5. Readjusting to your old life might be even tougher than being alone.
It was the same airport, the same friends and the same view — but a different me. Being away for such an extended period of time led me to forget how much things had stayed the same.
The cogs in my head turned differently and all of sudden, I was forced to rewire them to how they were before.
Same isn’t necessarily bad, but different isn't how I learned to live my life. I was no longer in a place where I felt challenged; it was very much a “been there, done that” attitude. I knew I needed something new in my life that would keep me constantly growing.
Going to a new school and starting a new internship was that new challenge. As much as it was difficult to transition into the role of student and intern again, putting on the same hats, despite wearing an entirely different outfit, definitely helped.
6. Failure to grow is the biggest failure.
Leaving San Francisco never felt like a failure to me, but if I came back as the same person as I was when I left, it would’ve been my biggest failure.
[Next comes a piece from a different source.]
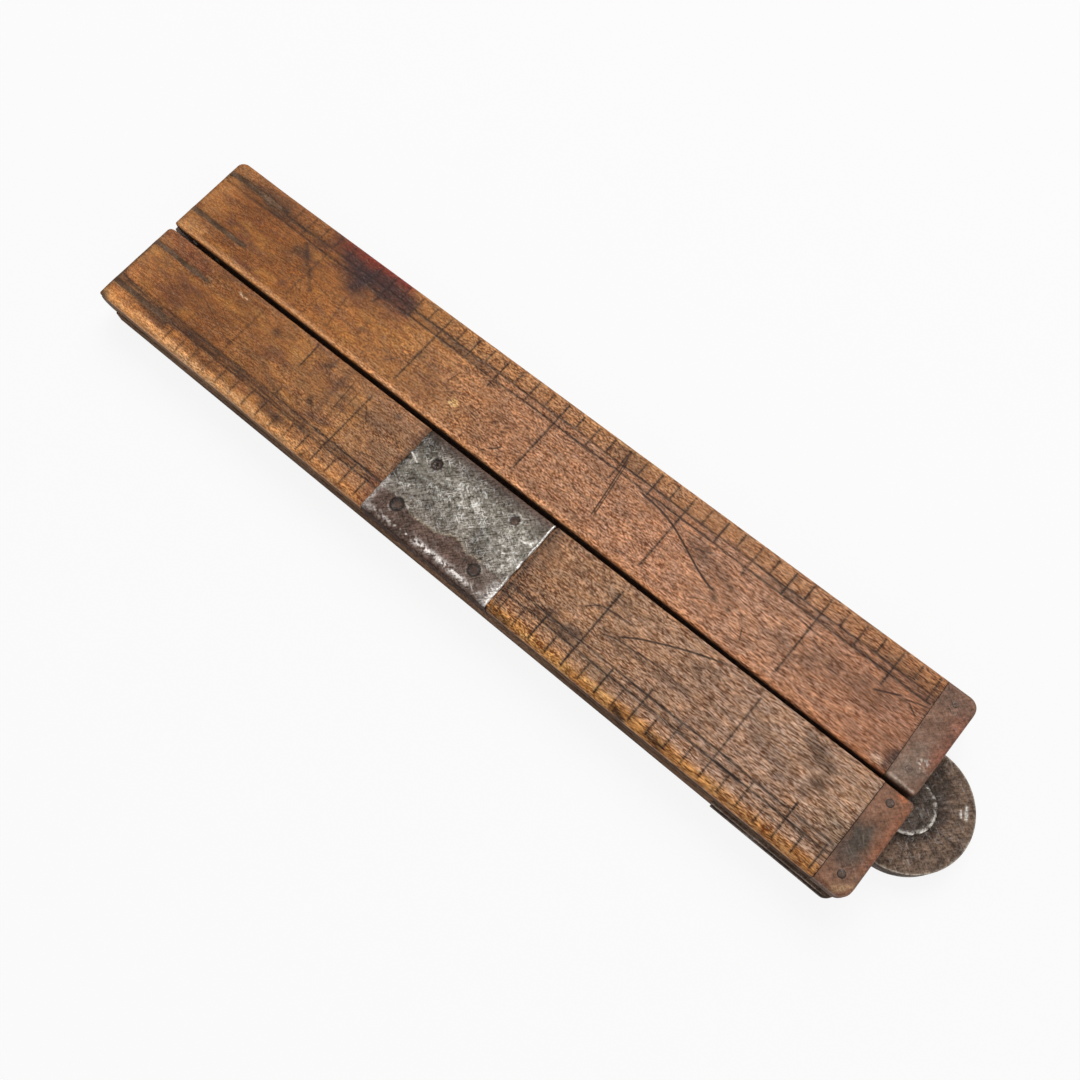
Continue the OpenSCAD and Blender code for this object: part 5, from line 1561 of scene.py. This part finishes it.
def hub_paint(x, y, r, h):
    """Brown-grey with dark clouds, and a rim chipped bare and painted bright, strongest on one side as a
    painted highlight.
    """
    a = np.arctan2(y - pivot[1], x - pivot[0])
    big, mid, fine = clouds(x, y, (2.5, 0.9, 0.35), 141)
    c = toned((80, 68, 60), 1 + 0.35 * big + 0.35 * mid + 0.3 * fine)
    c = over(c, (50, 44, 38), 0.6 * smooth(0.0, 0.7, big - 0.4 * mid))
    lip = ridge(r - 3.9, 0.28) * smooth(-0.2, 0.3, mid + fine)
    # painted highlight: the chipped rim is brightest on the side the light falls on
    c = over(c, (236, 230, 220), 0.95 * lip * (0.35 + 0.65 * ridge(a - 0.35, 0.9)))
    return painted(over(c, (58, 48, 41), 0.8 * (h > -4.05)), np.maximum(0.4 + 0.3 * big, lip))


hub = [(0.05, HUB_TOP)]
hub += [(r, HUB_TOP - 0.02 * (r / HUB_HOLLOW_R) ** 2) for r in np.arange(0.3, HUB_HOLLOW_R, 0.22)]
hub += [(3.66, -4.30), (3.82, -4.29), (3.95, -4.25), (4.04, -4.19), (4.09, -4.1), (4.1, -4.0), (4.1, -3.9),
        (SHAFT_R, -3.88), (SHAFT_R, -2.0), (SHAFT_R, -0.9), (2.5, -0.12), (2.4, -0.1), (0.05, -0.1)]
hub_metal = metal_finish("hub_steel", 45, 0.5, contrast=1.2, rough=(0.85, 0.34), pit=0.6)
hub_shell = turned(hub, pivot, 120, NEAR, 0.045, 151, hub_paint, top=0.0)
hub_piece = mesh_piece("knocked_pivot_hub", hub_shell, hub_metal)
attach(hub_piece, "near_lower")
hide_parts("joint_pivot")

# %% [markdown]
# ## Finishes for the solids that stay
# The lower legs, the other two leaves, the straps and the small pins keep their exact solids. They
# get the same finishes, in versions that read only object coordinates. The scribed scales of the
# lower legs are real grooves, and their floors lie at known heights, so the shader darkens those.

# %% Finishes for solids
UNDER_GROOVES, UPPER_GROOVES = (0.05, 0.16), (3.84, 3.95)


def dirty_grooves(made, low, high):
    """Darkens what lies between two heights in mm."""
    tree = made.node_tree
    shader = tree.nodes["Principled BSDF"]
    z = wire(tree, "SeparateXYZ", {0: wire(tree, "TexCoord", out="Object")}, 2) * (1 / MM)
    inside = reckon("GREATER_THAN", z, low) * reckon("LESS_THAN", z, high)
    colour = Wire(shader.inputs["Base Color"].links[0].from_socket)
    plug(shader, "Base Color", blend(inside * 0.75, colour, rgba((50, 38, 30))))


far_lower_finish = wood_finish("far_lower_wood", 13, base=(124, 87, 62))
near_lower_finish = wood_finish("near_lower_wood", 15, base=(114, 87, 67))
for made in (far_lower_finish, near_lower_finish):
    dirty_grooves(made, *UNDER_GROOVES)
    dirty_grooves(made, *UPPER_GROOVES)
finish_by_word = {
    "far_lower_leg": far_lower_finish,
    "near_lower_leg": near_lower_finish,
    "joint_middle_leaf": metal_finish("joint_brass", 51, 0.2, base=(84, 66, 54), rough=(0.85, 0.6)),
    "joint_bottom_leaf": metal_finish("joint_brass_under", 53, 0.2, base=(92, 74, 60), rough=(0.85, 0.6)),
    "strap": metal_finish("strap_brass", 55, 0.1, base=(94, 68, 47), contrast=0.7, pit=0.5,
                          rough=(0.85, 0.6), relief=0.12, hairlines=0.15),
    "cross": metal_finish("cross_pin", 59, 0.4, base=(96, 80, 62), pit=0.3),
    "tail": metal_finish("tail_rivet", 61, 0.45, base=(118, 98, 78), pit=0.4),
    "knuckle": metal_finish("pin_steel", 57, 0.3, base=(72, 60, 50), contrast=0.7, pit=0.4,
                            rough=(0.8, 0.55), relief=0.12, hairlines=0.2)}
dressed = 0
for name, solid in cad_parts.items():
    found = [made for word, made in finish_by_word.items() if word in name][:1]
    for made in found:
        for material_slot in solid.material_slots:
            material_slot.material = made
    dressed += len(found)
print("solids with a finish of their own:", dressed)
It wasn’t easily noticeable at first, but I knew I wanted things to be different. The old me would be content living a monotonous life, but this unrecognizable new me wouldn't have it.
There was this innate desire to want to live life differently. The adventures I had in San Francisco, I wanted to have at home.
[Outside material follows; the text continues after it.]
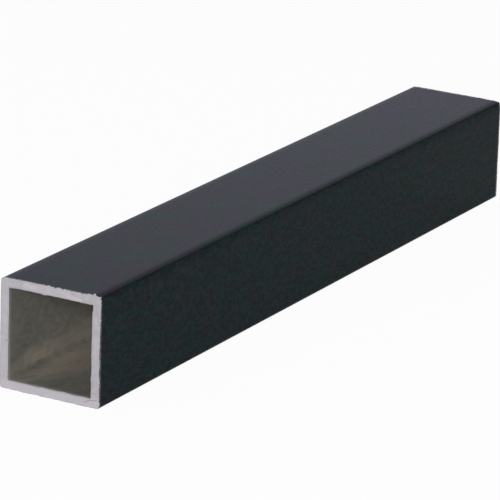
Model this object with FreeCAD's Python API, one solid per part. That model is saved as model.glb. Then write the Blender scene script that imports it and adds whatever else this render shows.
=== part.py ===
"""Foundation sleeve: one sawn length of square aluminium tube, coated black outside.

The tube lies on the ground along Y, with its width along X and its height along Z.
The origin is the middle of the underside. Millimetres, +Z up.
A square post slides into the bore, which is open at both ends.
The die leaves the outer corners rounded and the corners of the bore nearly sharp.
"""

import FreeCAD, Part
import os

# Driving dimensions
OUTSIDE = 50.0  # side of the square, outside
WALL = 4.0  # thickness of all four walls
LENGTH = 375.0  # from sawn end to sawn end
OUTER_RADIUS = 1.75  # rounding of the four long outside edges
BORE_RADIUS = 0.5  # rounding of the four long edges of the bore

# Worked out from them
BORE = OUTSIDE - 2 * WALL  # side of the square opening


def square_bar(side, radius):
    """Solid square bar on the tube's own axis, as long as the tube, its long edges rounded."""
    lowest = (OUTSIDE - side) / 2
    corner = FreeCAD.Vector(-side / 2, -LENGTH / 2, lowest)
    bar = Part.makeBox(side, LENGTH, side, corner)
    long_edges = [edge for edge in bar.Edges if abs(edge.Curve.Direction.y) > 0.5]
    return bar.makeFillet(radius, long_edges)


def square_tube():
    """The whole sleeve: the outside bar with the bore taken out of it from end to end."""
    return square_bar(OUTSIDE, OUTER_RADIUS).cut(square_bar(BORE, BORE_RADIUS))


os.makedirs("parts", exist_ok=True)
square_tube().exportStep("parts/square_tube.step")
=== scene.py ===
"""Looks of a foundation sleeve: one sawn length of square aluminium tube, coated black outside.

The tube lies along Y. Its near end, at the lowest Y, faces the camera. Metres, +Z up.
"""

import math

import bpy
import numpy as np
from mathutils import Matrix, Vector


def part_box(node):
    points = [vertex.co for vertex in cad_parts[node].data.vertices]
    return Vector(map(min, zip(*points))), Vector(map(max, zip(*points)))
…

I underestimated my ability to change my life before, but not again.
7. There will be more adventures in the future.
When I came back to Boston, my body was physically there, but my mind was out, jet-setting and seeing the world. I missed the culture shock of being in a different city and craved more adventures like it.
When I used to look into the future, I saw myself 5,000 miles away, in place I would be happy to call home. As much as I want that to be my future, I know I can't f*ck up the present. I finally have stable footing and can see what I want to accomplish.
Years from now, after I move 5,000 miles away, I want to look out my bedroom window and see pink sand beaches, sunsets over the horizon and another entirely new world.